Shiyam Ramadhan, Kewajiban ataukah Kebutuhan
Dr. Abdul Syukur, M.Ag
Dekan FDIK UIN Raden Intan Lampung
Ketua MUI Lampung
Perintah puasa Ramadhan tertera dalam QS. Al-Baqarah: 183, redaksi ayat tertulis Kutiba ‘alaikum al-shiyam (artinya: Diwajibkan atas kalian berpuasa). Kewajiban puasa ini disyalir dalam pendekatan Fiqih (Fiqih Ibadah) bahwa umat Islam yang sudah Mukallaf diwajibkan berpuasa Ramadhan.
Hadits Nabi menjelaskan “Siapa yang berpuada atas dasar Iman dan Ihtisab (dimanaj dengan baik), maka diampuni dosanya yang telah berlalu.”
Dua kata kunci puasa dalam hadits itu, yaitu Iman dan Ihtisab dimaknai agar umat Islam yang berpuasa (shaimin/shaimat) mampu mengubah pandangan atau mind side, yaitu dari keyakinan bahwa berpuasa bukan hanya kewajiban bagi umat Islam. Tetapi lebih dari sebagai kebutuhan bagi setiap individu yang sudah mukallaf.

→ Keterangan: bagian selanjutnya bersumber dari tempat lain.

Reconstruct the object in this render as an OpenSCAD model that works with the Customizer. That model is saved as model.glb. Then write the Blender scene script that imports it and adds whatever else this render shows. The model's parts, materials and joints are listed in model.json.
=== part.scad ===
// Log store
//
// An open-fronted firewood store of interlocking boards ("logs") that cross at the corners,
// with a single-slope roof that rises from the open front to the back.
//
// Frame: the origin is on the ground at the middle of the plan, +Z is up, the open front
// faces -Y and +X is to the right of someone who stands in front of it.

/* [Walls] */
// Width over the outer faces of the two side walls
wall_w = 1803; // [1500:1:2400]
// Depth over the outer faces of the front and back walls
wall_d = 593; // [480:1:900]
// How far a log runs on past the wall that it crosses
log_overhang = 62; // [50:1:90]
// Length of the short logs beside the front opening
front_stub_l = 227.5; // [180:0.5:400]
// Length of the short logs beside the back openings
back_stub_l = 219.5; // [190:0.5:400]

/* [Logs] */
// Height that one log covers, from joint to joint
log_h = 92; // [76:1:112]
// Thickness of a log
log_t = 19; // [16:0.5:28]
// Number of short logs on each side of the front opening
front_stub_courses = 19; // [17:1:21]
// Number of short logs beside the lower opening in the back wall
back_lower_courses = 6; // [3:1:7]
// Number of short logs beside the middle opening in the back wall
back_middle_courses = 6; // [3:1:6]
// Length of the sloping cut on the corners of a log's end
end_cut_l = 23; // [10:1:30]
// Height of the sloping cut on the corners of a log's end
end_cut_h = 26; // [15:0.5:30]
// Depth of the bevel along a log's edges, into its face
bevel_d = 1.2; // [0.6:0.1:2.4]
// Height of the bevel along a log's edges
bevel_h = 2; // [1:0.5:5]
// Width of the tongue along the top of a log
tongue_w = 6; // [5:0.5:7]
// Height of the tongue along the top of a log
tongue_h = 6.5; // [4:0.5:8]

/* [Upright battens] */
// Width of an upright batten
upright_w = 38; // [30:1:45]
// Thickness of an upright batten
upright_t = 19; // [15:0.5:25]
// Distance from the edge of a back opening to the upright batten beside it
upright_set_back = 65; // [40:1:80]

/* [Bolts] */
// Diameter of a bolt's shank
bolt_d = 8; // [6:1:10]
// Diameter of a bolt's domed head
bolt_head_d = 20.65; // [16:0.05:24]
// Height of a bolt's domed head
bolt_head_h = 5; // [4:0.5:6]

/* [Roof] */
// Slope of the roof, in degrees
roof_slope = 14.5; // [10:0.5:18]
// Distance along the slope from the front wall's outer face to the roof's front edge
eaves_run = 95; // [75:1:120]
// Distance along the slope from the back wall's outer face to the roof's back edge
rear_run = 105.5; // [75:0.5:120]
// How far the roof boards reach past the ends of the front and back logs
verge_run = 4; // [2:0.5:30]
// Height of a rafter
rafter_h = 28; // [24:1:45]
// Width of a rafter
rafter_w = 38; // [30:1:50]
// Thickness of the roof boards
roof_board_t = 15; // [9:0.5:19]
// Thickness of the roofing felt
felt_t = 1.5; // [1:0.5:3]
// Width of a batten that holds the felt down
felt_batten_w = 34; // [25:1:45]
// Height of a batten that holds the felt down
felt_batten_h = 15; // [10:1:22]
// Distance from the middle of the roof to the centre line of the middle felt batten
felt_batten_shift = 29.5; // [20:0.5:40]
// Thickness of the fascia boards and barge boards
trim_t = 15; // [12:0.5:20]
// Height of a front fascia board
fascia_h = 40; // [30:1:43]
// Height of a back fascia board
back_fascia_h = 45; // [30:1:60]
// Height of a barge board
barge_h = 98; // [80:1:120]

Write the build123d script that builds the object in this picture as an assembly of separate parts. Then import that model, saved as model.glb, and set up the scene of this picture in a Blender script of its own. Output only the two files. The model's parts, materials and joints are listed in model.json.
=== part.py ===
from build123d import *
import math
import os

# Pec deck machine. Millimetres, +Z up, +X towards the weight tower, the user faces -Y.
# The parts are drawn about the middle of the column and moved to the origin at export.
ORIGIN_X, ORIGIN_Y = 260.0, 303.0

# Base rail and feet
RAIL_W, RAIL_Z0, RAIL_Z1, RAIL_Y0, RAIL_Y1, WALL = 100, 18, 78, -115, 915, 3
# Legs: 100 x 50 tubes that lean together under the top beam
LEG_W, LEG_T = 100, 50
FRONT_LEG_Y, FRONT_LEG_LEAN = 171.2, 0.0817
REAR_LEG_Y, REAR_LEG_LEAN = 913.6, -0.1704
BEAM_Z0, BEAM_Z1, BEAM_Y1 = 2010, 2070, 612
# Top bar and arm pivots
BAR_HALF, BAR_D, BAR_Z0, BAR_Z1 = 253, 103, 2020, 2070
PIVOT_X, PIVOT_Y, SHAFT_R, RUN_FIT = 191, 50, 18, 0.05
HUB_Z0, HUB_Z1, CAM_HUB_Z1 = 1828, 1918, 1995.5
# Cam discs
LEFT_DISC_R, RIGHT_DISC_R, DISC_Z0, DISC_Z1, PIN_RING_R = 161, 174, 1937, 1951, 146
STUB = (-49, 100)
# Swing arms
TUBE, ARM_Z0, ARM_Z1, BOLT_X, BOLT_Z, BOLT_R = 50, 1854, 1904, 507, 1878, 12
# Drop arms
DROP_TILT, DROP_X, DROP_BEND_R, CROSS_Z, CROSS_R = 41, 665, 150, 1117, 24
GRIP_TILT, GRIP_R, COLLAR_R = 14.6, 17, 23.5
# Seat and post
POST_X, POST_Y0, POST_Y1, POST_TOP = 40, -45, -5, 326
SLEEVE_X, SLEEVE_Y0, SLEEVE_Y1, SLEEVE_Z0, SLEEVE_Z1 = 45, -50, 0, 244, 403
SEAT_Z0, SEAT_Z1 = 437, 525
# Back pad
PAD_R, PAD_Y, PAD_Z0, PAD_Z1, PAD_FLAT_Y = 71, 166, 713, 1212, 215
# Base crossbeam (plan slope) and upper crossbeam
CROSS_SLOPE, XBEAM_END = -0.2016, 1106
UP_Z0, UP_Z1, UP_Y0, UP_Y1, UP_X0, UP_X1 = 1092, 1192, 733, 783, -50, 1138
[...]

Oleh sebab itu, Iman dijadikan Daya Kekuatan Spiritual (Istitha’ah) yang memancar pada setiap diri orang yang berpuasa dengan memanaj yang baik (Ihtisab).

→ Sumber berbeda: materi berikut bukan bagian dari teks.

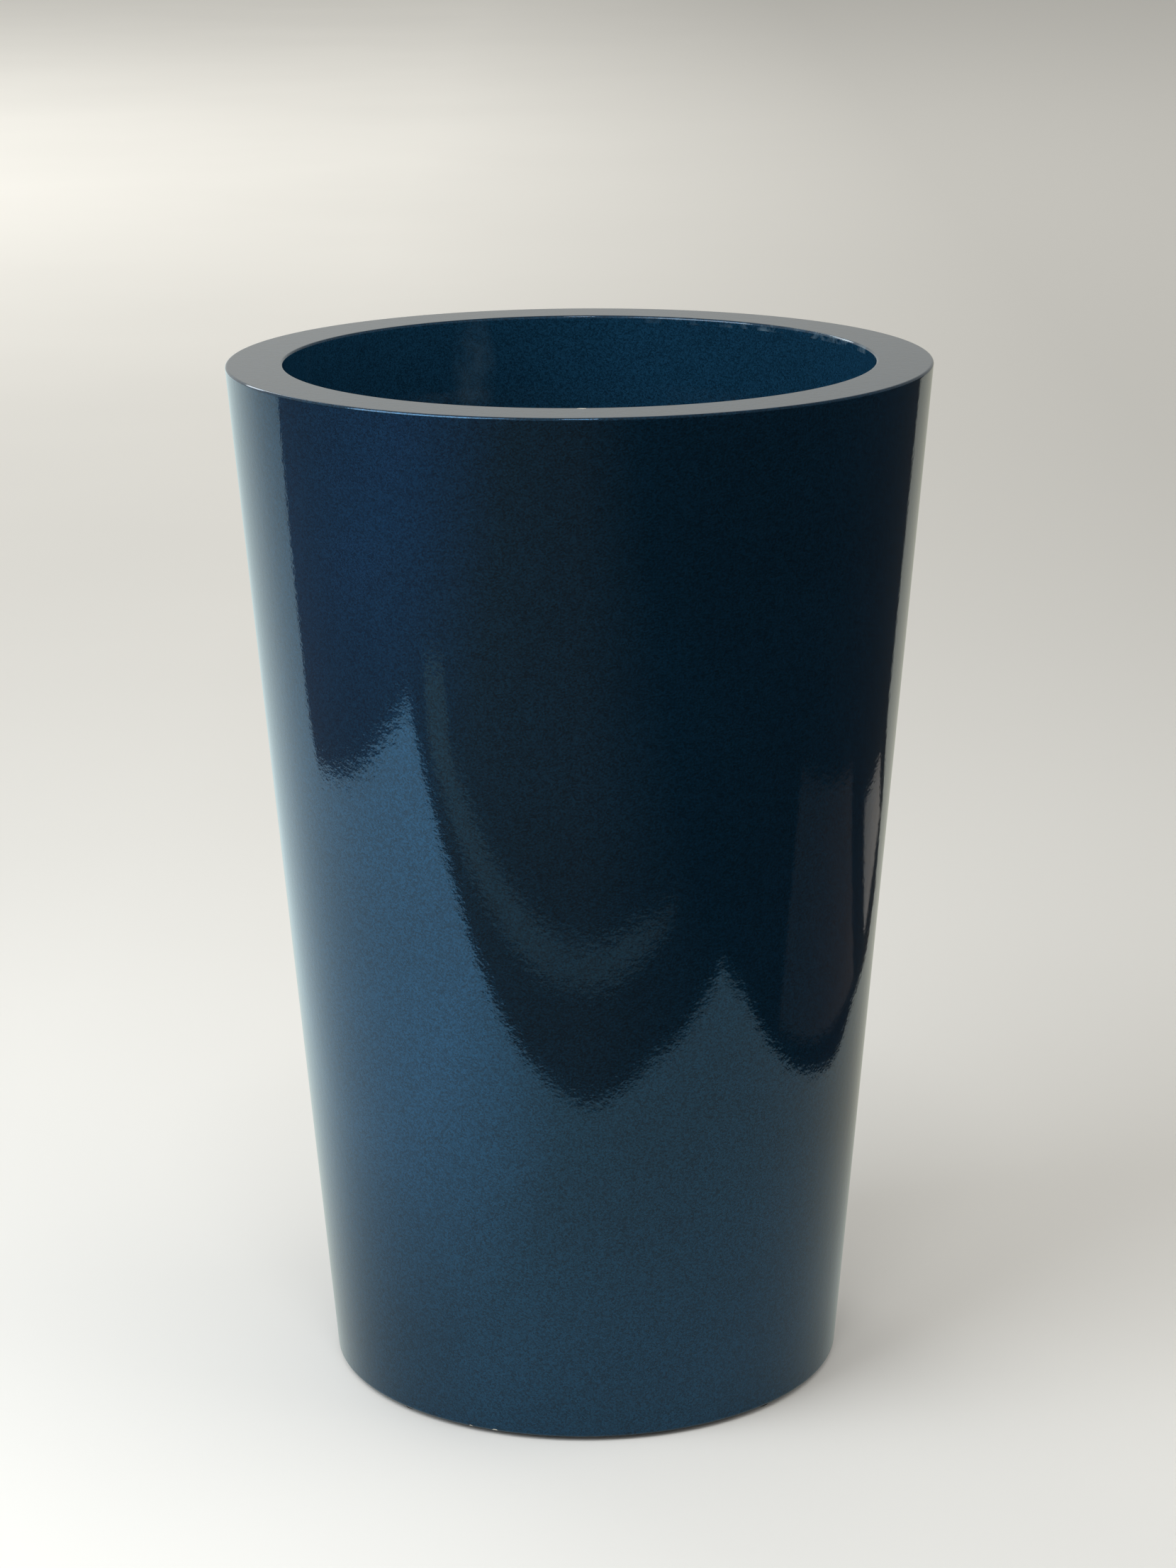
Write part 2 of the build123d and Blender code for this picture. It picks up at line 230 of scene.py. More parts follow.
def cut(piece, cutter):
    step = piece.modifiers.new("Cut", "BOOLEAN")
    step.operation = "DIFFERENCE"
    step.solver = "EXACT"
    step.object = cutter


# Geometry Nodes


def enabled(sockets, name):
    return next(socket for socket in sockets if socket.name == name and socket.enabled)


def new_tree(name, inputs):
    tree = bpy.data.node_groups.new(name, "GeometryNodeTree")
    tree.interface.new_socket("Geometry", in_out="INPUT", socket_type="NodeSocketGeometry")
    for label, kind, default in inputs:
        socket = tree.interface.new_socket(label, in_out="INPUT", socket_type=kind)
        if default is not None:
            socket.default_value = default
    tree.interface.new_socket("Geometry", in_out="OUTPUT", socket_type="NodeSocketGeometry")
    return tree


def put(tree, value, socket):
    """Links another node's output to a socket, or sets a plain value on it."""
    if hasattr(value, "is_linked"):
        tree.links.new(value, socket)
    else:
        socket.default_value = value


def sum_node(tree, operation, first, second=None):
    node = tree.nodes.new("ShaderNodeMath")
    node.operation = operation
    put(tree, first, node.inputs[0])
    if second is not None:
        put(tree, second, node.inputs[1])
    return node.outputs[0]


def end_tree(tree, geometry, given):
    """The last steps of every tree: real geometry, then its material."""
    smooth = tree.nodes.new("GeometryNodeSetShadeSmooth")
    real = tree.nodes.new("GeometryNodeRealizeInstances")
    finish = tree.nodes.new("GeometryNodeSetMaterial")
    result = tree.nodes.new("NodeGroupOutput")
    tree.links.new(geometry, real.inputs["Geometry"])
    tree.links.new(real.outputs["Geometry"], smooth.inputs["Geometry"])
    tree.links.new(smooth.outputs["Geometry"], finish.inputs["Geometry"])
    tree.links.new(given.outputs["Material"], finish.inputs["Material"])
    tree.links.new(finish.outputs["Geometry"], result.inputs["Geometry"])


def turned_piece_tree():
    """Turns an outline of (radius, 0, level) points about the upright axis."""
    tree = new_tree("Turned Piece", [("Segments", "NodeSocketInt", 96),
                                     ("Material", "NodeSocketMaterial", None)])
    given = tree.nodes.new("NodeGroupInput")
    size = tree.nodes.new("GeometryNodeAttributeDomainSize")
    size.component = "MESH"
    tree.links.new(given.outputs["Geometry"], size.inputs["Geometry"])
    around = sum_node(tree, "ADD", given.outputs["Segments"], 1.0)
    grid = tree.nodes.new("GeometryNodeMeshGrid")
    tree.links.new(size.outputs["Point Count"], grid.inputs["Vertices X"])
    tree.links.new(around, grid.inputs["Vertices Y"])
    index = tree.nodes.new("GeometryNodeInputIndex").outputs[0]
    row = sum_node(tree, "FLOOR", sum_node(tree, "DIVIDE", index, around))
    column = sum_node(tree, "MODULO", index, around)
    part_turn = sum_node(tree, "DIVIDE", math.tau, given.outputs["Segments"])
    angle = sum_node(tree, "MULTIPLY", column, part_turn)
    place = tree.nodes.new("GeometryNodeInputPosition")
    sample = tree.nodes.new("GeometryNodeSampleIndex")
    sample.data_type = "FLOAT_VECTOR"
    sample.domain = "POINT"
    tree.links.new(given.outputs["Geometry"], sample.inputs["Geometry"])
    tree.links.new(place.outputs[0], enabled(sample.inputs, "Value"))
    tree.links.new(row, sample.inputs["Index"])
    apart = tree.nodes.new("ShaderNodeSeparateXYZ")
    tree.links.new(enabled(sample.outputs, "Value"), apart.inputs[0])
    together = tree.nodes.new("ShaderNodeCombineXYZ")
    across = sum_node(tree, "MULTIPLY", apart.outputs["X"], sum_node(tree, "COSINE", angle))
    along = sum_node(tree, "MULTIPLY", apart.outputs["X"], sum_node(tree, "SINE", angle))
    tree.links.new(across, together.inputs["X"])
    tree.links.new(along, together.inputs["Y"])
    tree.links.new(apart.outputs["Z"], together.inputs["Z"])
    move = tree.nodes.new("GeometryNodeSetPosition")
    tree.links.new(grid.outputs["Mesh"], move.inputs["Geometry"])
    tree.links.new(together.outputs[0], move.inputs["Position"])
    merge = tree.nodes.new("GeometryNodeMergeByDistance")
    merge.inputs["Distance"].default_value = 1e-6
    tree.links.new(move.outputs["Geometry"], merge.inputs["Geometry"])
    end_tree(tree, merge.outputs["Geometry"], given)
    return tree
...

Ihtisab puasa, dari mengelola waktu imsak, mengolah waktu selama prosesi berpuasa, mengolah waktu berbuka. Hingga mengolah menu makan dan minum. Mengolah apa yang dikerjakan untuk meraup pahala dan kebaikan. Mengolah hal-hal yang dapat membatalkan puasa dan hilangnya pahala atau kebaikan agar berpuasa tidak hanya sekedar menahan lapar dan haus. Nabi Muhammad berpesan: “Banyak orang berpuasa, tetapi yang didapat hanya lapar dan dahaga.” Berarti puasanya tidak mendapatkan pahala, tidak mendatangkan kebaikan, tidak memperoleh apa-apa.
Untuk itu, supaya puasa kita mendapatkan sesuatu yaitu kebaikan dan pahala, maka puasa itu mesti dijadikan kebutuhan. Kita butuh ampunan, kita butuh kebaikan, kita butuh pahala. Kita butuh tenang, nyaman, aman, kita butuh sehat, dan kebutuhan lainnya.

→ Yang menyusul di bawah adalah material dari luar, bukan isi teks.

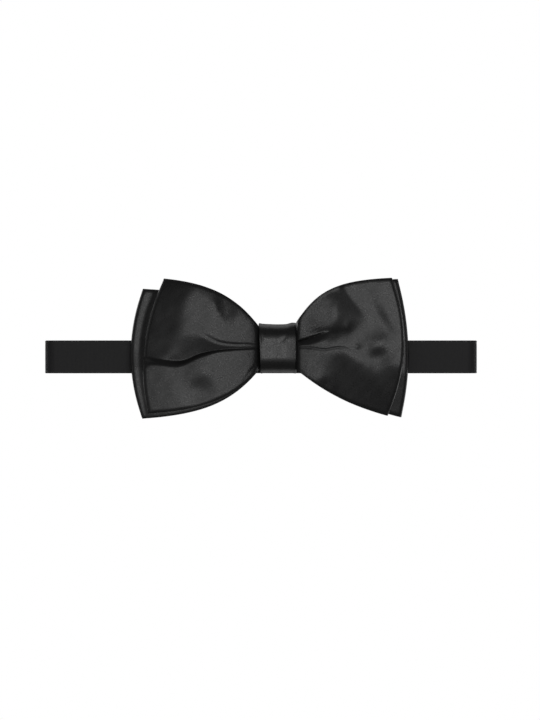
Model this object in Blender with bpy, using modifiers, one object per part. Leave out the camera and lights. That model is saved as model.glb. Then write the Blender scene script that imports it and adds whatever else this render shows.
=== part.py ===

Imam Al-Ghazali dalam berbagai karyanya menyebutkan bahwa ada beberapa pandangan tentang puasa, di antaranya adalah: Puasa merupakan kebutuhan kita. Puasa merupakan ibadah yang bermanfaat bagi kepribadian seseorang. Melalui puasa, seseorang dapat mengendalikan hawa nafsunya dan menjadi lebih terkontrol. Puasa juga merupakan ibadah yang bermanfaat bagi kesehatan.
Dengan demikian, kita pun mesti mampu mengubah image dan opini keyakinan kita. Bahwa puasa dasarnya panggilan iman, dan iman orang yang berpuasa berubah menjadi teologik yang memancar pada kebutuhan humanistik yaitu ketenangan (kontrol nafsu) yaitu mampu mengendalikan hawa nafsu. Kebutuhan kesehatan (kontrol diri) yaitu tidak berlebihan makan dan minum. Kebutuhan kemanusiaan (kontrol sosial) yaitu kepedulian sesama kita, saling bebagi, saling menolong, menjaga ukhuwah, kerukunan, toleransi, dan menghindari permusuhan sesama kita. Ini semua buruh spirit iman dan ihtisab bagi orang yang sedang menjalani ibadah puasa.